▶ Given task
The records below are to be quoted in full; please keep every word exact.

--

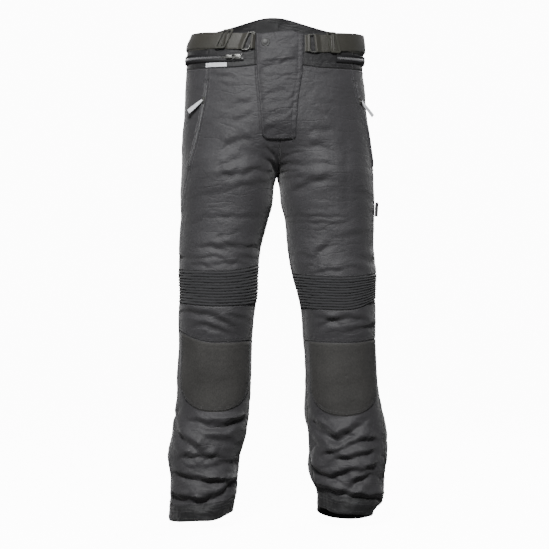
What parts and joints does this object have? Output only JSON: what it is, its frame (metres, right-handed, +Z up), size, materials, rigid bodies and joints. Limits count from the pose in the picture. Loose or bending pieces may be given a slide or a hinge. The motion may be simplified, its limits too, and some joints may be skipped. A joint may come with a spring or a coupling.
{
  "type": "motorcycle trousers",
  "caption": "Dark grey textile motorcycle trousers, filled out and hollow, with stretch knees, shin shields, webbing waist adjusters and zipped side pockets.",
  "frame": {"origin": "middle of the waist opening, at the height where the waistband grips the wearer", "axes": "+Z up the body, -Y the front of the garment, +X towards the wearer's left"},
  "size_m": [0.4591, 0.2604, 1.0741],
  "materials": {
    "shell_cloth": "fine plain-weave coated nylon with a soft sheen",
    "shield_cloth": "coarser matt ballistic nylon",
    "stretch_cloth": "ribbed stretch cloth, matt",
    "webbing": "woven webbing, slightly glossy",
    "zip_dark": "black zip tape and lining, matt",
    "metal": "dull dark nickel",
    "buckle": "satin moulded plastic",
    "reflective": "pale reflective film, satin"
  },
  "bodies": {
    "garment": {"front_thigh_R": "shell_cloth", "front_thigh_L": "shell_cloth", "stretch_knee_R": "stretch_cloth", "stretch_knee_L": "stretch_cloth", "knee_band_R": "shell_cloth", "knee_band_L": "shell_cloth", "shin_front_R": "shell_cloth", "shin_front_L": "shell_cloth", "shin_shield_R": "shield_cloth", "shin_shield_L": "shield_cloth", "seat_back_R": "shell_cloth", "seat_back_L": "shell_cloth", "back_calf_R": "shell_cloth", "back_calf_L": "shell_cloth", "hem_cuff_R": "shell_cloth", "hem_cuff_L": "shell_cloth", "waistband_front_R": "shell_cloth", "waistband_front_L": "shell_cloth", "waistband_back": "shell_cloth", "fly_flap": "shell_cloth", "snap_button": "metal", "strap_R": "webbing", "strap_L": "webbing", "ring_tab_R": "webbing", "ring_tab_L": "webbing", "ring_R": "metal", "ring_L": "metal", "strap_slider_R": "buckle", "strap_slider_L": "buckle", "waist_zip_tape": "zip_dark", "waist_zip_slider": "metal", "pocket_welt_R": "shell_cloth", "pocket_welt_L": "shell_cloth", "pocket_slider_R": "metal", "pocket_slider_L": "metal", "waist_patch": "reflective", "inside_label": "zip_dark", "side_label": "zip_dark"},
    "pull_pocket_R": {"pocket_pull_R": "reflective"},
    "pull_pocket_L": {"pocket_pull_L": "reflective"},
    "pull_waist": {"waist_zip_pull": "metal"}
  },
  "joints": [
    {"name": "pocket_pull_R_hinge", "type": "hinge", "parent": "garment", "child": "pull_pocket_R", "pos_m": [-0.1599, -0.08152, -0.11164], "axis": [-0.4372, 0.3844, 0.8131], "range_deg": [-6, 120]},
    {"name": "pocket_pull_L_hinge", "type": "hinge", "parent": "garment", "child": "pull_pocket_L", "pos_m": [0.1723, -0.06437, -0.11136], "axis": [-0.4688, -0.6607, -0.5863], "range_deg": [-6, 120]},
    {"name": "waist_pull_hinge", "type": "hinge", "parent": "garment", "child": "pull_waist", "pos_m": [-0.09352, -0.10552, -0.0237], "axis": [0.013, 0.0553, 0.9984], "range_deg": [0, 165]}
  ]
}
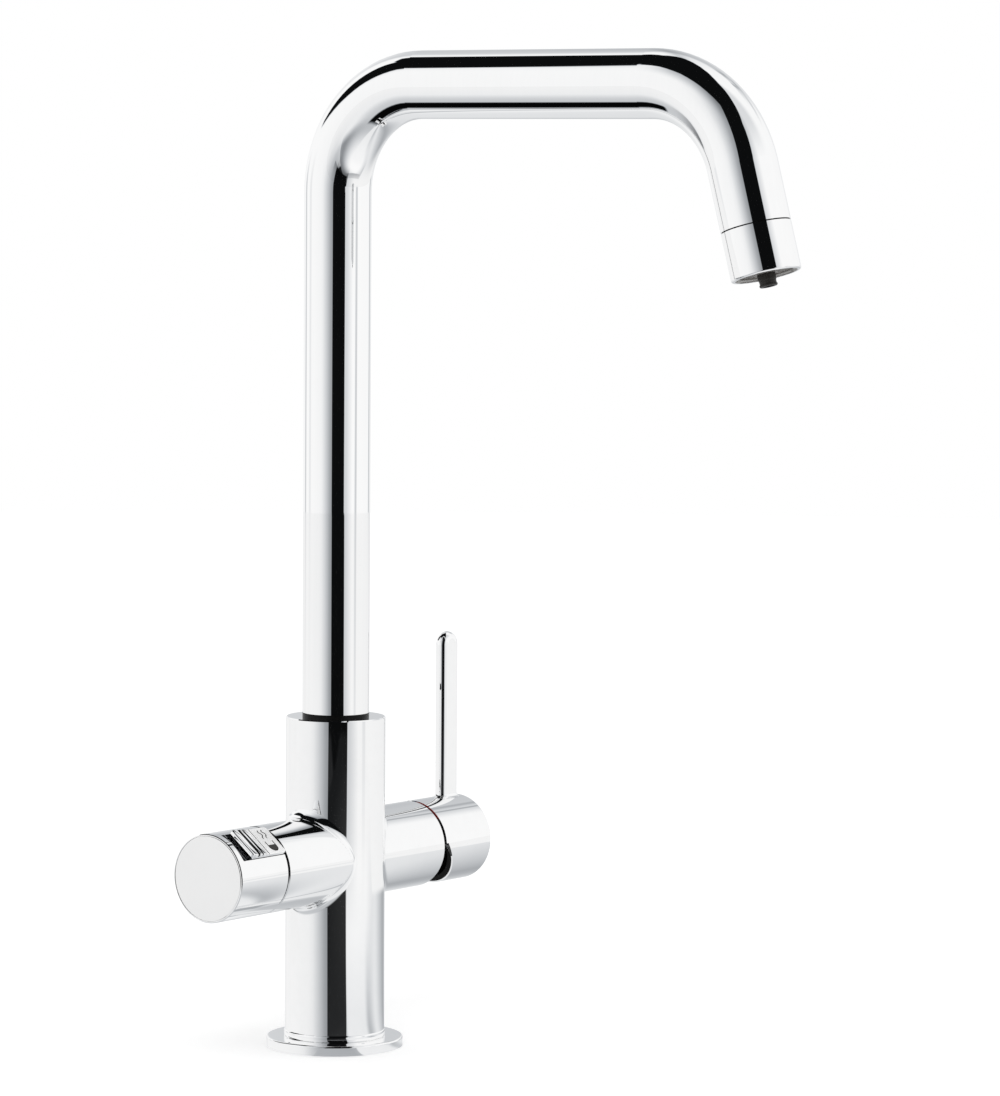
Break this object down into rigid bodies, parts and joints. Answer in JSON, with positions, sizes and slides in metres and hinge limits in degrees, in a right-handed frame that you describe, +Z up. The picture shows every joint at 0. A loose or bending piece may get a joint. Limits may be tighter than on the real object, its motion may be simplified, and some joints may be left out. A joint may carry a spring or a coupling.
{
  "type": "boiling water tap",
  "caption": "Deck-mounted kitchen tap with a square-bent swivel spout, a side handle with a sliding safety button for boiling water, and a single-lever mixer.",
  "frame": {"origin": "on the column's axis at the worktop's surface, where the mounting shank passes through it", "axes": "+Z up along the column; the spout reaches towards -Y, the user's side; the boiling-water handle is towards -X and the mixer lever towards +X"},
  "size_m": [0.1604, 0.2461, 0.4614],
  "materials": {
    "chrome": "polished",
    "satin_metal": "satin",
    "brass": "turned",
    "steel": "turned",
    "rubber": "matt",
    "black_plastic": "matt",
    "grey_plastic": "matt",
    "ceramic": "lapped",
    "marker": "gloss"
  },
  "bodies": {
    "tap": {"tap_body": "chrome", "base_flange": "chrome", "base_gasket": "rubber", "mounting_shank": "brass", "rubber_washer": "rubber", "steel_washer": "steel", "fixing_nut": "brass", "spout_bush": "black_plastic", "spout_stop_screw": "steel", "boiling_cartridge": "brass", "boiling_fixed_disc": "ceramic", "boiling_ring_nut": "brass", "mixer_cartridge": "grey_plastic", "mixer_cartridge_base": "grey_plastic", "mixer_fixed_disc": "ceramic", "mixer_ring_nut": "brass", "temperature_ring": "marker"},
    "spout": {"spout_tube": "chrome", "spout_foot": "brass", "spout_seals": "rubber", "boiling_water_pipe": "steel", "outlet_collar": "chrome", "outlet_insert": "grey_plastic", "boiling_nozzle": "grey_plastic"},
    "boiling_handle": {"boiling_handle": "chrome", "handle_end_cap": "satin_metal", "handle_screw": "steel", "boiling_spindle": "steel", "boiling_turning_disc": "ceramic"},
    "safety_button": {"safety_button": "satin_metal"},
    "mixer_carrier": {"mixer_carrier": "black_plastic", "mixer_pivot_pin": "steel"},
    "mixer_lever": {"mixer_lever": "chrome", "mixer_stem": "steel", "mixer_grub_screw": "steel"},
    "mixer_sliding_disc": {"mixer_sliding_disc": "ceramic"}
  },
  "joints": [
    {"name": "spout_swing", "type": "hinge", "parent": "tap", "child": "spout", "pos_m": [0, 0, 0.1335], "axis": [0, 0, 1], "range_deg": [-60, 60]},
    {"name": "boiling_turn", "type": "hinge", "parent": "tap", "child": "boiling_handle", "pos_m": [-0.05, 0, 0.0764], "axis": [1, 0, 0], "range_deg": [0, 90]},
    {"name": "button_slide", "type": "slide", "parent": "boiling_handle", "child": "safety_button", "axis": [-1, 0, 0], "range_m": [0, 0.004], "stiffness_N_per_m": 500, "springref_m": -0.004},
    {"name": "mixer_turn", "type": "hinge", "parent": "tap", "child": "mixer_carrier", "pos_m": [0.05, 0, 0.0764], "axis": [1, 0, 0], "range_deg": [-45, 45]},
    {"name": "lever_tilt", "type": "hinge", "parent": "mixer_carrier", "child": "mixer_lever", "pos_m": [0.044, 0, 0.0764], "axis": [0, 1, 0], "range_deg": [0, 25]},
    {"name": "disc_slide", "type": "slide", "parent": "mixer_carrier", "child": "mixer_sliding_disc", "axis": [0, 0, 1], "range_m": [0, 0.0032]}
  ],
  "couplings": [
    {"joint": "disc_slide", "follows": "lever_tilt", "m_per_rad": 0.0072}
  ]
}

--

▶ Task response
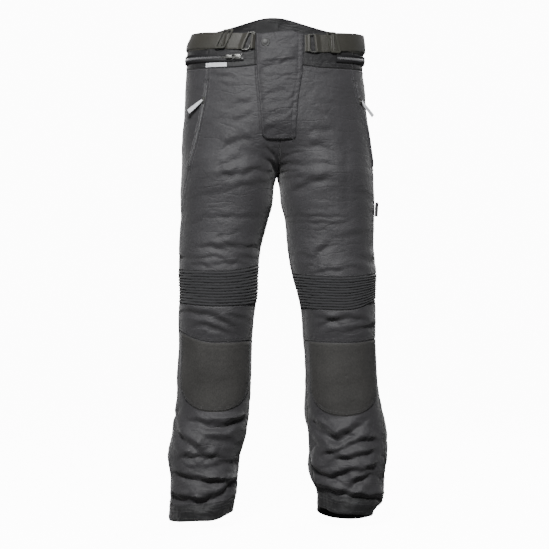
What parts and joints does this object have? Output only JSON: what it is, its frame (metres, right-handed, +Z up), size, materials, rigid bodies and joints. Limits count from the pose in the picture. Loose or bending pieces may be given a slide or a hinge. The motion may be simplified, its limits too, and some joints may be skipped. A joint may come with a spring or a coupling.
{
  "type": "motorcycle trousers",
  "caption": "Dark grey textile motorcycle trousers, filled out and hollow, with stretch knees, shin shields, webbing waist adjusters and zipped side pockets.",
  "frame": {"origin": "middle of the waist opening, at the height where the waistband grips the wearer", "axes": "+Z up the body, -Y the front of the garment, +X towards the wearer's left"},
  "size_m": [0.4591, 0.2604, 1.0741],
  "materials": {
    "shell_cloth": "fine plain-weave coated nylon with a soft sheen",
    "shield_cloth": "coarser matt ballistic nylon",
    "stretch_cloth": "ribbed stretch cloth, matt",
    "webbing": "woven webbing, slightly glossy",
    "zip_dark": "black zip tape and lining, matt",
    "metal": "dull dark nickel",
    "buckle": "satin moulded plastic",
    "reflective": "pale reflective film, satin"
  },
  "bodies": {
    "garment": {"front_thigh_R": "shell_cloth", "front_thigh_L": "shell_cloth", "stretch_knee_R": "stretch_cloth", "stretch_knee_L": "stretch_cloth", "knee_band_R": "shell_cloth", "knee_band_L": "shell_cloth", "shin_front_R": "shell_cloth", "shin_front_L": "shell_cloth", "shin_shield_R": "shield_cloth", "shin_shield_L": "shield_cloth", "seat_back_R": "shell_cloth", "seat_back_L": "shell_cloth", "back_calf_R": "shell_cloth", "back_calf_L": "shell_cloth", "hem_cuff_R": "shell_cloth", "hem_cuff_L": "shell_cloth", "waistband_front_R": "shell_cloth", "waistband_front_L": "shell_cloth", "waistband_back": "shell_cloth", "fly_flap": "shell_cloth", "snap_button": "metal", "strap_R": "webbing", "strap_L": "webbing", "ring_tab_R": "webbing", "ring_tab_L": "webbing", "ring_R": "metal", "ring_L": "metal", "strap_slider_R": "buckle", "strap_slider_L": "buckle", "waist_zip_tape": "zip_dark", "waist_zip_slider": "metal", "pocket_welt_R": "shell_cloth", "pocket_welt_L": "shell_cloth", "pocket_slider_R": "metal", "pocket_slider_L": "metal", "waist_patch": "reflective", "inside_label": "zip_dark", "side_label": "zip_dark"},
    "pull_pocket_R": {"pocket_pull_R": "reflective"},
    "pull_pocket_L": {"pocket_pull_L": "reflective"},
    "pull_waist": {"waist_zip_pull": "metal"}
  },
  "joints": [
    {"name": "pocket_pull_R_hinge", "type": "hinge", "parent": "garment", "child": "pull_pocket_R", "pos_m": [-0.1599, -0.08152, -0.11164], "axis": [-0.4372, 0.3844, 0.8131], "range_deg": [-6, 120]},
    {"name": "pocket_pull_L_hinge", "type": "hinge", "parent": "garment", "child": "pull_pocket_L", "pos_m": [0.1723, -0.06437, -0.11136], "axis": [-0.4688, -0.6607, -0.5863], "range_deg": [-6, 120]},
    {"name": "waist_pull_hinge", "type": "hinge", "parent": "garment", "child": "pull_waist", "pos_m": [-0.09352, -0.10552, -0.0237], "axis": [0.013, 0.0553, 0.9984], "range_deg": [0, 165]}
  ]
}
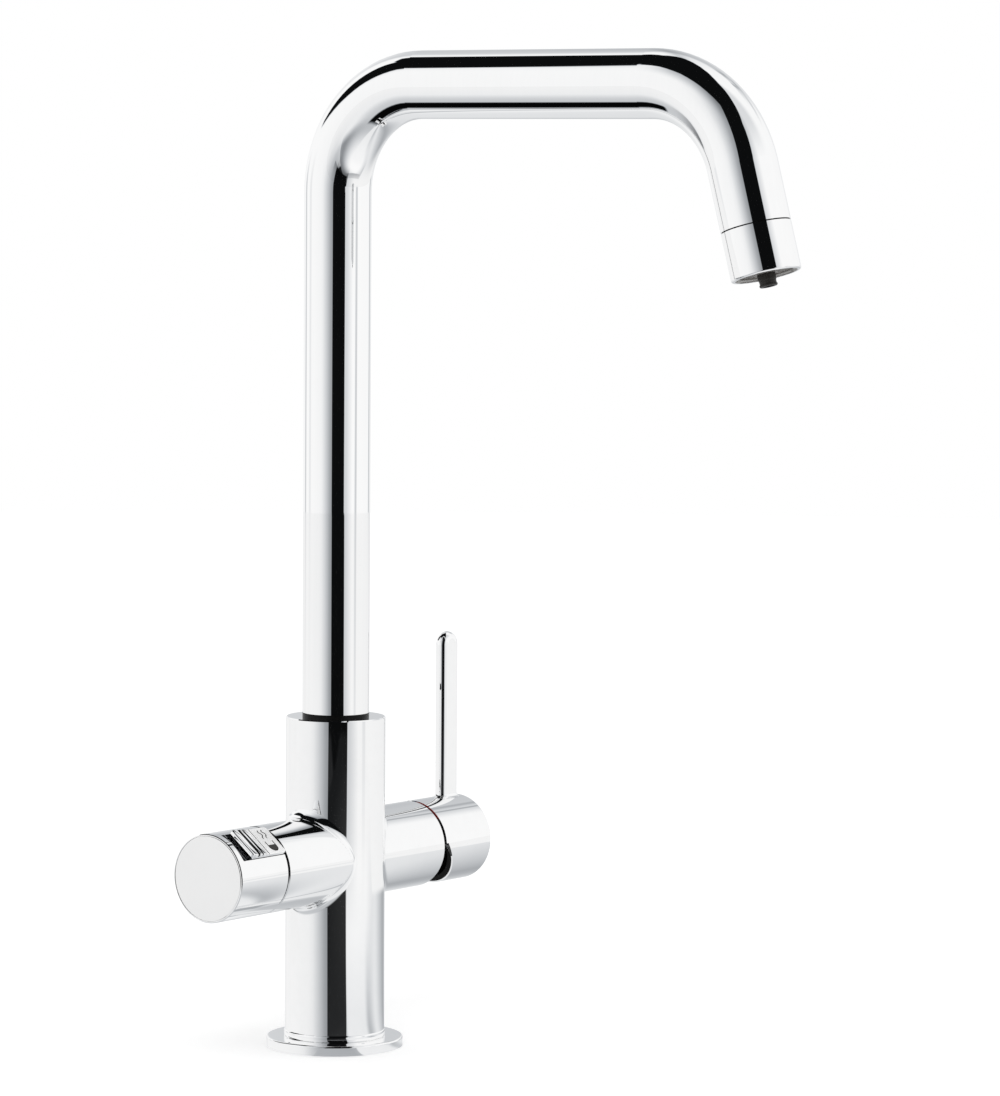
Break this object down into rigid bodies, parts and joints. Answer in JSON, with positions, sizes and slides in metres and hinge limits in degrees, in a right-handed frame that you describe, +Z up. The picture shows every joint at 0. A loose or bending piece may get a joint. Limits may be tighter than on the real object, its motion may be simplified, and some joints may be left out. A joint may carry a spring or a coupling.
{
  "type": "boiling water tap",
  "caption": "Deck-mounted kitchen tap with a square-bent swivel spout, a side handle with a sliding safety button for boiling water, and a single-lever mixer.",
  "frame": {"origin": "on the column's axis at the worktop's surface, where the mounting shank passes through it", "axes": "+Z up along the column; the spout reaches towards -Y, the user's side; the boiling-water handle is towards -X and the mixer lever towards +X"},
  "size_m": [0.1604, 0.2461, 0.4614],
  "materials": {
    "chrome": "polished",
    "satin_metal": "satin",
    "brass": "turned",
    "steel": "turned",
    "rubber": "matt",
    "black_plastic": "matt",
    "grey_plastic": "matt",
    "ceramic": "lapped",
    "marker": "gloss"
  },
  "bodies": {
    "tap": {"tap_body": "chrome", "base_flange": "chrome", "base_gasket": "rubber", "mounting_shank": "brass", "rubber_washer": "rubber", "steel_washer": "steel", "fixing_nut": "brass", "spout_bush": "black_plastic", "spout_stop_screw": "steel", "boiling_cartridge": "brass", "boiling_fixed_disc": "ceramic", "boiling_ring_nut": "brass", "mixer_cartridge": "grey_plastic", "mixer_cartridge_base": "grey_plastic", "mixer_fixed_disc": "ceramic", "mixer_ring_nut": "brass", "temperature_ring": "marker"},
    "spout": {"spout_tube": "chrome", "spout_foot": "brass", "spout_seals": "rubber", "boiling_water_pipe": "steel", "outlet_collar": "chrome", "outlet_insert": "grey_plastic", "boiling_nozzle": "grey_plastic"},
    "boiling_handle": {"boiling_handle": "chrome", "handle_end_cap": "satin_metal", "handle_screw": "steel", "boiling_spindle": "steel", "boiling_turning_disc": "ceramic"},
    "safety_button": {"safety_button": "satin_metal"},
    "mixer_carrier": {"mixer_carrier": "black_plastic", "mixer_pivot_pin": "steel"},
    "mixer_lever": {"mixer_lever": "chrome", "mixer_stem": "steel", "mixer_grub_screw": "steel"},
    "mixer_sliding_disc": {"mixer_sliding_disc": "ceramic"}
  },
  "joints": [
    {"name": "spout_swing", "type": "hinge", "parent": "tap", "child": "spout", "pos_m": [0, 0, 0.1335], "axis": [0, 0, 1], "range_deg": [-60, 60]},
    {"name": "boiling_turn", "type": "hinge", "parent": "tap", "child": "boiling_handle", "pos_m": [-0.05, 0, 0.0764], "axis": [1, 0, 0], "range_deg": [0, 90]},
    {"name": "button_slide", "type": "slide", "parent": "boiling_handle", "child": "safety_button", "axis": [-1, 0, 0], "range_m": [0, 0.004], "stiffness_N_per_m": 500, "springref_m": -0.004},
    {"name": "mixer_turn", "type": "hinge", "parent": "tap", "child": "mixer_carrier", "pos_m": [0.05, 0, 0.0764], "axis": [1, 0, 0], "range_deg": [-45, 45]},
    {"name": "lever_tilt", "type": "hinge", "parent": "mixer_carrier", "child": "mixer_lever", "pos_m": [0.044, 0, 0.0764], "axis": [0, 1, 0], "range_deg": [0, 25]},
    {"name": "disc_slide", "type": "slide", "parent": "mixer_carrier", "child": "mixer_sliding_disc", "axis": [0, 0, 1], "range_m": [0, 0.0032]}
  ],
  "couplings": [
    {"joint": "disc_slide", "follows": "lever_tilt", "m_per_rad": 0.0072}
  ]
}